Many breweries brew beers as direct tributes to the lands that surround them. Allagash’s From Maine with Love series is a great example. The beers in this series are adapted from pilot batches based on employee recommendations, so while every batch is a completely different style, all of them serve as love letters to the great state of Maine. No. 27, which came out this spring, is a lager loaded with botanicals.
“The idea is a remake of a beer called Spaghett,” says Brett Willis, head of communications, describing a cocktail made by adding Aperol and a squeeze of lemon to a popular macro lager. “No. 27 is a light lager with a bunch of botanicals added to it: rhubarb, red cinchona, angelica root, and gentian root.
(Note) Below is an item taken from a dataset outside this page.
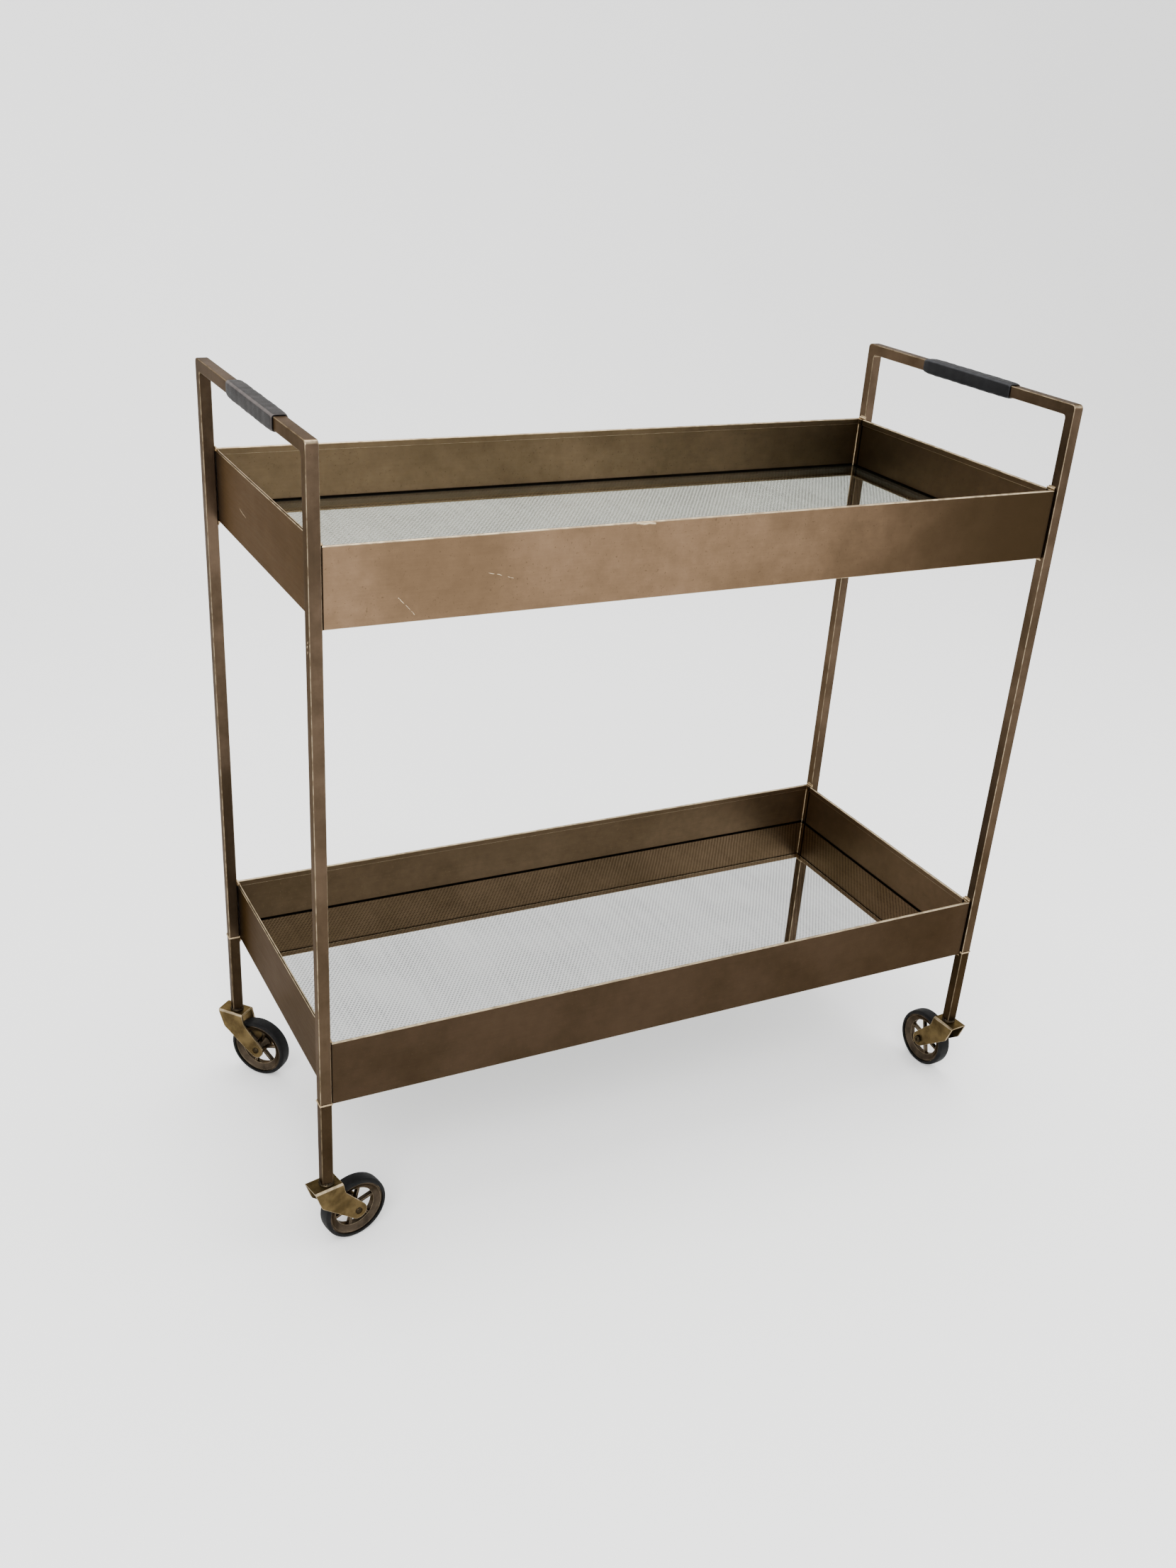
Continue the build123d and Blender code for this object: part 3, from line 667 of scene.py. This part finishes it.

It’s a quintessential Allagash beer brewed with local malt and local flaked corn.”
Willis says a lot of folks at Allagash enjoy the outdoors, and the brewery gives back to help preserve wild spaces.
“One of the most tangible examples is the Appalachian Mountain Club,” says Willis. “They have a Dark Sky Park that is so non-developed, there is almost no light pollution at all. We help them with maintaining that designation.”
Short’s Spring IPL is brewed in partnership with Pure Michigan, and the brewery describes it as “a lager we hopped to heck.” The 5.1% ABV beer is brewed with all Michigan ingredients and serves each year as a reminder that summer is around the corner.
Recognizing Our History
No matter where you’re camping or hiking in North America, it’s important to pay homage to the land’s original habitants. While land acknowledgements seek to recognize the crimes of our colonial past, Shyla Sheppard of Bow & Arrow Brewing in New Mexico wanted to go further in bringing attention to whose land we live on.
The Native Land beer project is a collaboration that can be brewed at any participating brewery. This Mexican lager is brewed with heirloom blue corn at Bow & Arrow, but Sheppard has encouraged breweries to use corn native to their own regions when brewing their version. Wherever it’s brewed and enjoyed, the beer serves as a reminder of the original residents of the land, and our own responsibility to both the land and our fellow humans.